#### Data section:
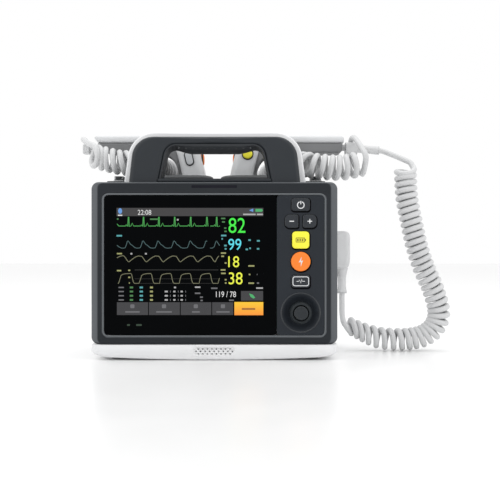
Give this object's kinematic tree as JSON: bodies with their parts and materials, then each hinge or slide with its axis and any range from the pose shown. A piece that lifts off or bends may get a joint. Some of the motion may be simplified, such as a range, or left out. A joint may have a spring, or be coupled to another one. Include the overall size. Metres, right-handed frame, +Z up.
{
  "type": "defibrillator",
  "caption": "Portable defibrillator monitor with a carry handle, colour screen, keypad and knob, a pair of hand paddles on its top tray and curly cords.",
  "frame": {"origin": "on the surface that the unit stands on, under the middle of the object without its cords", "axes": "+X right as seen from the front, +Y to the rear, +Z up"},
  "size_m": [0.4476, 0.2, 0.2621],
  "materials": {
    "white_shell": "satin",
    "dark_shell": "satin",
    "keypad": "satin",
    "tray_grey": "satin",
    "display_glass": "gloss",
    "screen": "gloss",
    "lamp_lens": "gloss",
    "soft_grip": "matte",
    "black_rubber": "matte",
    "key_dark": "satin",
    "key_yellow": "satin",
    "key_orange": "satin",
    "knob_dark": "satin",
    "paddle_grey": "satin",
    "cord_grey": "satin",
    "steel": "brushed",
    "board": "satin",
    "capacitor": "satin",
    "port_light": "satin",
    "paper": "matte"
  },
  "bodies": {
    "housing": {"base_housing": "white_shell", "rear_housing": "white_shell", "front_bezel": "dark_shell", "display_glass": "display_glass", "lcd_module": "screen", "keypad_panel": "keypad", "alarm_lamp_lens": "lamp_lens", "handle_front": "dark_shell", "handle_rear": "white_shell", "grip_insert": "soft_grip", "rubber_feet": "black_rubber", "housing_screws": "steel", "main_board": "board", "control_board": "board", "power_board": "board", "hv_capacitor": "capacitor", "speaker": "black_rubber", "encoder_body": "knob_dark", "paddle_tray": "tray_grey", "tray_contacts": "steel", "side_ports": "port_light", "therapy_socket": "tray_grey", "recorder_frame": "tray_grey", "ac_inlet": "black_rubber", "ground_stud": "steel", "plug": "cord_grey", "main_lead_low": "cord_grey", "main_coil": "cord_grey"},
    "power_button": {"power_key": "key_dark"},
    "minus_button": {"minus_key": "key_dark"},
    "plus_button": {"plus_key": "key_dark"},
    "charge_button": {"charge_key": "key_yellow"},
    "shock_button": {"shock_key": "key_orange"},
    "mode_button": {"mode_key": "key_dark"},
    "encoder": {"encoder_plunger": "steel"},
    "knob": {"control_knob": "knob_dark"},
    "paddle_left": {"paddle_left_shell": "paddle_grey", "paddle_left_grip": "soft_grip", "paddle_left_base": "tray_grey", "paddle_left_electrode": "steel", "left_gland": "cord_grey", "link_lead_left": "cord_grey", "link_coil_left": "cord_grey"},
    "paddle_left_select": {"paddle_left_select_key": "port_light"},
    "paddle_left_shock": {"paddle_left_shock_key": "key_orange"},
    "paddle_right": {"paddle_right_shell": "paddle_grey", "paddle_right_grip": "soft_grip", "paddle_right_base": "tray_grey", "paddle_right_electrode": "steel", "right_gland": "cord_grey", "link_lead_right": "cord_grey", "link_coil_right": "cord_grey", "main_lead_high": "cord_grey"},
    "paddle_right_charge": {"paddle_right_charge_key": "key_yellow"},
    "paddle_right_shock": {"paddle_right_shock_key": "key_orange"},
    "battery": {"battery_pack": "dark_shell"},
    "battery_catch": {"battery_latch": "port_light"},
    "recorder_lid": {"recorder_door": "port_light"},
    "chart_paper": {"paper_roll": "paper"},
    "connector_cover": {"port_cover": "black_rubber"}
  },
  "joints": [
    {"name": "power_press", "type": "slide", "parent": "housing", "child": "power_button", "axis": [0, 1, 0], "range_m": [0, 0.0015], "stiffness_N_per_m": 600, "springref_m": -0.001},
    {"name": "minus_press", "type": "slide", "parent": "housing", "child": "minus_button", "axis": [0, 1, 0], "range_m": [0, 0.0015], "stiffness_N_per_m": 600, "springref_m": -0.001},
    {"name": "plus_press", "type": "slide", "parent": "housing", "child": "plus_button", "axis": [0, 1, 0], "range_m": [0, 0.0015], "stiffness_N_per_m": 600, "springref_m": -0.001},
    {"name": "charge_press", "type": "slide", "parent": "housing", "child": "charge_button", "axis": [0, 1, 0], "range_m": [0, 0.0015], "stiffness_N_per_m": 600, "springref_m": -0.001},
    {"name": "shock_press", "type": "slide", "parent": "housing", "child": "shock_button", "axis": [0, 1, 0], "range_m": [0, 0.0015], "stiffness_N_per_m": 600, "springref_m": -0.001},
    {"name": "mode_press", "type": "slide", "parent": "housing", "child": "mode_button", "axis": [0, 1, 0], "range_m": [0, 0.0015], "stiffness_N_per_m": 600, "springref_m": -0.001},
    {"name": "knob_press", "type": "slide", "parent": "housing", "child": "encoder", "axis": [0, 1, 0], "range_m": [0, 0.001], "stiffness_N_per_m": 600, "springref_m": -0.001},
    {"name": "knob_turn", "type": "hinge", "parent": "encoder", "child": "knob", "pos_m": [0.0952, -0.08, 0.0526], "axis": [0, 1, 0], "continuous": true},
    {"name": "paddle_left_lift", "type": "slide", "parent": "housing", "child": "paddle_left", "axis": [0, 0, 1], "range_m": [0, 0.12]},
    {"name": "paddle_left_select_press", "type": "slide", "parent": "paddle_left", "child": "paddle_left_select", "axis": [0, 1, 0], "range_m": [0, 0.0012], "stiffness_N_per_m": 600, "springref_m": -0.001},
    {"name": "paddle_left_shock_press", "type": "slide", "parent": "paddle_left", "child": "paddle_left_shock", "axis": [-1, 0, 0], "range_m": [0, 0.0015], "stiffness_N_per_m": 600, "springref_m": -0.001},
    {"name": "paddle_right_lift", "type": "slide", "parent": "housing", "child": "paddle_right", "axis": [0, 0, 1], "range_m": [0, 0.12]},
    {"name": "paddle_right_charge_press", "type": "slide", "parent": "paddle_right", "child": "paddle_right_charge", "axis": [0, 1, 0], "range_m": [0, 0.0012], "stiffness_N_per_m": 600, "springref_m": -0.001},
    {"name": "paddle_right_shock_press", "type": "slide", "parent": "paddle_right", "child": "paddle_right_shock", "axis": [1, 0, 0], "range_m": [0, 0.0012], "stiffness_N_per_m": 600, "springref_m": -0.001},
    {"name": "battery_slide", "type": "slide", "parent": "housing", "child": "battery", "axis": [0, 1, 0], "range_m": [0, 0.105]},
    {"name": "battery_catch_press", "type": "slide", "parent": "battery", "child": "battery_catch", "axis": [0, 0, -1], "range_m": [0, 0.003], "stiffness_N_per_m": 600, "springref_m": -0.001},
    {"name": "recorder_door_open", "type": "hinge", "parent": "housing", "child": "recorder_lid", "pos_m": [-0.1375, 0, 0.03], "axis": [0, -1, 0], "range_deg": [0, 92]},
    {"name": "paper_turn", "type": "hinge", "parent": "housing", "child": "chart_paper", "pos_m": [-0.107, 0, 0.062], "axis": [0, 1, 0], "continuous": true},
    {"name": "connector_cover_open", "type": "hinge", "parent": "housing", "child": "connector_cover", "pos_m": [0.08, 0.0819, 0.1726], "axis": [1, 0, 0], "range_deg": [0, 100]}
  ]
}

#### The exercise:
Print the listing above in full, exactly as it is.

#### Complete response:
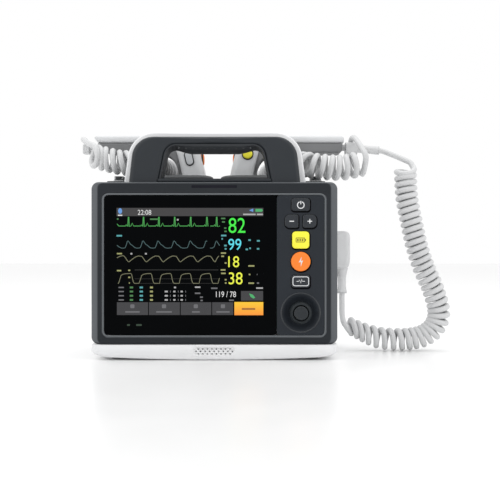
Give this object's kinematic tree as JSON: bodies with their parts and materials, then each hinge or slide with its axis and any range from the pose shown. A piece that lifts off or bends may get a joint. Some of the motion may be simplified, such as a range, or left out. A joint may have a spring, or be coupled to another one. Include the overall size. Metres, right-handed frame, +Z up.
{
  "type": "defibrillator",
  "caption": "Portable defibrillator monitor with a carry handle, colour screen, keypad and knob, a pair of hand paddles on its top tray and curly cords.",
  "frame": {"origin": "on the surface that the unit stands on, under the middle of the object without its cords", "axes": "+X right as seen from the front, +Y to the rear, +Z up"},
  "size_m": [0.4476, 0.2, 0.2621],
  "materials": {
    "white_shell": "satin",
    "dark_shell": "satin",
    "keypad": "satin",
    "tray_grey": "satin",
    "display_glass": "gloss",
    "screen": "gloss",
    "lamp_lens": "gloss",
    "soft_grip": "matte",
    "black_rubber": "matte",
    "key_dark": "satin",
    "key_yellow": "satin",
    "key_orange": "satin",
    "knob_dark": "satin",
    "paddle_grey": "satin",
    "cord_grey": "satin",
    "steel": "brushed",
    "board": "satin",
    "capacitor": "satin",
    "port_light": "satin",
    "paper": "matte"
  },
  "bodies": {
    "housing": {"base_housing": "white_shell", "rear_housing": "white_shell", "front_bezel": "dark_shell", "display_glass": "display_glass", "lcd_module": "screen", "keypad_panel": "keypad", "alarm_lamp_lens": "lamp_lens", "handle_front": "dark_shell", "handle_rear": "white_shell", "grip_insert": "soft_grip", "rubber_feet": "black_rubber", "housing_screws": "steel", "main_board": "board", "control_board": "board", "power_board": "board", "hv_capacitor": "capacitor", "speaker": "black_rubber", "encoder_body": "knob_dark", "paddle_tray": "tray_grey", "tray_contacts": "steel", "side_ports": "port_light", "therapy_socket": "tray_grey", "recorder_frame": "tray_grey", "ac_inlet": "black_rubber", "ground_stud": "steel", "plug": "cord_grey", "main_lead_low": "cord_grey", "main_coil": "cord_grey"},
    "power_button": {"power_key": "key_dark"},
    "minus_button": {"minus_key": "key_dark"},
    "plus_button": {"plus_key": "key_dark"},
    "charge_button": {"charge_key": "key_yellow"},
    "shock_button": {"shock_key": "key_orange"},
    "mode_button": {"mode_key": "key_dark"},
    "encoder": {"encoder_plunger": "steel"},
    "knob": {"control_knob": "knob_dark"},
    "paddle_left": {"paddle_left_shell": "paddle_grey", "paddle_left_grip": "soft_grip", "paddle_left_base": "tray_grey", "paddle_left_electrode": "steel", "left_gland": "cord_grey", "link_lead_left": "cord_grey", "link_coil_left": "cord_grey"},
    "paddle_left_select": {"paddle_left_select_key": "port_light"},
    "paddle_left_shock": {"paddle_left_shock_key": "key_orange"},
    "paddle_right": {"paddle_right_shell": "paddle_grey", "paddle_right_grip": "soft_grip", "paddle_right_base": "tray_grey", "paddle_right_electrode": "steel", "right_gland": "cord_grey", "link_lead_right": "cord_grey", "link_coil_right": "cord_grey", "main_lead_high": "cord_grey"},
    "paddle_right_charge": {"paddle_right_charge_key": "key_yellow"},
    "paddle_right_shock": {"paddle_right_shock_key": "key_orange"},
    "battery": {"battery_pack": "dark_shell"},
    "battery_catch": {"battery_latch": "port_light"},
    "recorder_lid": {"recorder_door": "port_light"},
    "chart_paper": {"paper_roll": "paper"},
    "connector_cover": {"port_cover": "black_rubber"}
  },
  "joints": [
    {"name": "power_press", "type": "slide", "parent": "housing", "child": "power_button", "axis": [0, 1, 0], "range_m": [0, 0.0015], "stiffness_N_per_m": 600, "springref_m": -0.001},
    {"name": "minus_press", "type": "slide", "parent": "housing", "child": "minus_button", "axis": [0, 1, 0], "range_m": [0, 0.0015], "stiffness_N_per_m": 600, "springref_m": -0.001},
    {"name": "plus_press", "type": "slide", "parent": "housing", "child": "plus_button", "axis": [0, 1, 0], "range_m": [0, 0.0015], "stiffness_N_per_m": 600, "springref_m": -0.001},
    {"name": "charge_press", "type": "slide", "parent": "housing", "child": "charge_button", "axis": [0, 1, 0], "range_m": [0, 0.0015], "stiffness_N_per_m": 600, "springref_m": -0.001},
    {"name": "shock_press", "type": "slide", "parent": "housing", "child": "shock_button", "axis": [0, 1, 0], "range_m": [0, 0.0015], "stiffness_N_per_m": 600, "springref_m": -0.001},
    {"name": "mode_press", "type": "slide", "parent": "housing", "child": "mode_button", "axis": [0, 1, 0], "range_m": [0, 0.0015], "stiffness_N_per_m": 600, "springref_m": -0.001},
    {"name": "knob_press", "type": "slide", "parent": "housing", "child": "encoder", "axis": [0, 1, 0], "range_m": [0, 0.001], "stiffness_N_per_m": 600, "springref_m": -0.001},
    {"name": "knob_turn", "type": "hinge", "parent": "encoder", "child": "knob", "pos_m": [0.0952, -0.08, 0.0526], "axis": [0, 1, 0], "continuous": true},
    {"name": "paddle_left_lift", "type": "slide", "parent": "housing", "child": "paddle_left", "axis": [0, 0, 1], "range_m": [0, 0.12]},
    {"name": "paddle_left_select_press", "type": "slide", "parent": "paddle_left", "child": "paddle_left_select", "axis": [0, 1, 0], "range_m": [0, 0.0012], "stiffness_N_per_m": 600, "springref_m": -0.001},
    {"name": "paddle_left_shock_press", "type": "slide", "parent": "paddle_left", "child": "paddle_left_shock", "axis": [-1, 0, 0], "range_m": [0, 0.0015], "stiffness_N_per_m": 600, "springref_m": -0.001},
    {"name": "paddle_right_lift", "type": "slide", "parent": "housing", "child": "paddle_right", "axis": [0, 0, 1], "range_m": [0, 0.12]},
    {"name": "paddle_right_charge_press", "type": "slide", "parent": "paddle_right", "child": "paddle_right_charge", "axis": [0, 1, 0], "range_m": [0, 0.0012], "stiffness_N_per_m": 600, "springref_m": -0.001},
    {"name": "paddle_right_shock_press", "type": "slide", "parent": "paddle_right", "child": "paddle_right_shock", "axis": [1, 0, 0], "range_m": [0, 0.0012], "stiffness_N_per_m": 600, "springref_m": -0.001},
    {"name": "battery_slide", "type": "slide", "parent": "housing", "child": "battery", "axis": [0, 1, 0], "range_m": [0, 0.105]},
    {"name": "battery_catch_press", "type": "slide", "parent": "battery", "child": "battery_catch", "axis": [0, 0, -1], "range_m": [0, 0.003], "stiffness_N_per_m": 600, "springref_m": -0.001},
    {"name": "recorder_door_open", "type": "hinge", "parent": "housing", "child": "recorder_lid", "pos_m": [-0.1375, 0, 0.03], "axis": [0, -1, 0], "range_deg": [0, 92]},
    {"name": "paper_turn", "type": "hinge", "parent": "housing", "child": "chart_paper", "pos_m": [-0.107, 0, 0.062], "axis": [0, 1, 0], "continuous": true},
    {"name": "connector_cover_open", "type": "hinge", "parent": "housing", "child": "connector_cover", "pos_m": [0.08, 0.0819, 0.1726], "axis": [1, 0, 0], "range_deg": [0, 100]}
  ]
}